3
votes

I have some strings of data separated by " " that needs to be split into columns. Is there an easy way to split the data by every nth separator. For example, the first value in x tells you that the first 4 values in y correspond to the first trial. The second value in x tells you that the next 3 values in y correspond to the second trial, and so on.

x <- c("4 3 3", "3 3 3 2 3")
y <- c("110 88 77 66 55 44 33 22 33 44 11 22 11", "44 55 66 33 22 11 22 33 44 55 66 77 88 66 77 88")

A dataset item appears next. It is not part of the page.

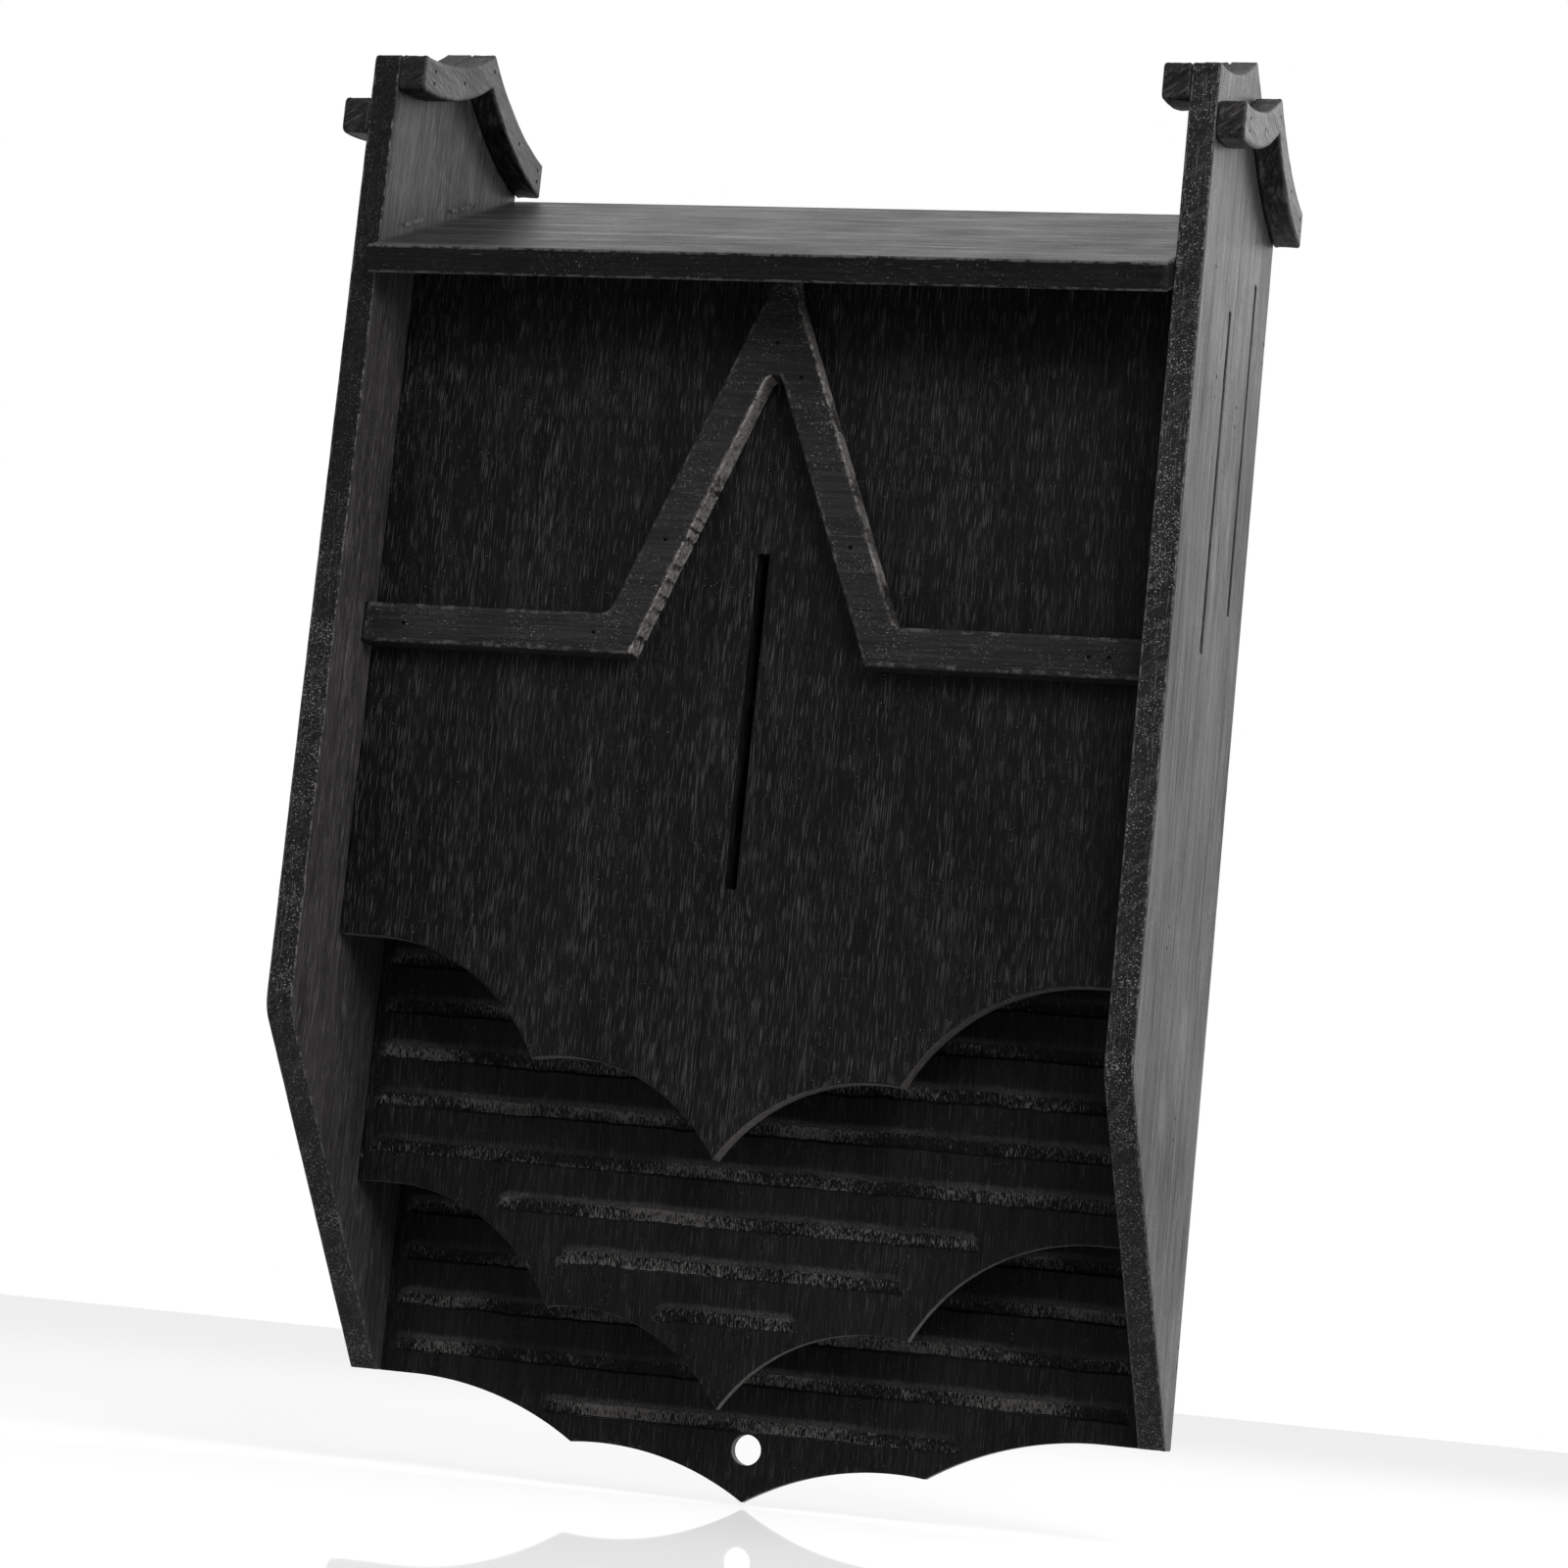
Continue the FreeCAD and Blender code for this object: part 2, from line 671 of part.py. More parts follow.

The goal is something like this:

structure(list(session = 1:2, trial.1 = structure(1:2, .Label = c("110 88 77", 
"44 55 66"), class = "factor"), trial.2 = structure(c(2L, 1L), .Label = c("33 22 11", 
"66 55 44"), class = "factor"), trial.3 = structure(1:2, .Label = c("22 33 44", 
"23 33 44"), class = "factor"), trial.4 = structure(c(NA, 1L), .Label = "55 66", class = "factor"), 
    trial.5 = structure(c(NA, 1L), .Label = "77 88 66", class = "factor")), .Names = c("session", 
"trial.1", "trial.2", "trial.3", "trial.4", "trial.5"), class = "data.frame", row.names = c(NA, 
-2L))

Ideally, any extra values from y need to be dropped from the resulting data frame, and the uneven row lengths should be filled with NA's.

1
strsplit(y, " ") then use x as a selector of elements in the resultant structure, then add your own spaces back in.Ari B. Friedman
Do you mean do it manually? I should have mentioned this is a simplified version of my real data.Jose
Your structure statement seems odd to me, do you have a particular R routine that you want to run after this cleaning, if you don't I'd suggest a vastly different structure than you are suggesting.Seth
@Seth I'm planning on reshaping the data using the reshape package after and THEN splitting individual cases by " ". Any suggestions or approaches are welcome.Jose

1 Answers

3
votes

This maybe useful

dumx<-strsplit(x,' ')
dumy<-strsplit(y,' ')
dumx<-lapply(dumx,function(x)(cumsum(as.numeric(x))))
dumx<-lapply(dumx,function(x){mapply(seq,c(1,x+1)[-(length(x)+1)],x,SIMPLIFY=FALSE)})
ans<-mapply(function(x,y){lapply(x,function(w,z){z[w]},z=y)},dumx,dumy)

I will leave you to convert the resulting list to dataframe :)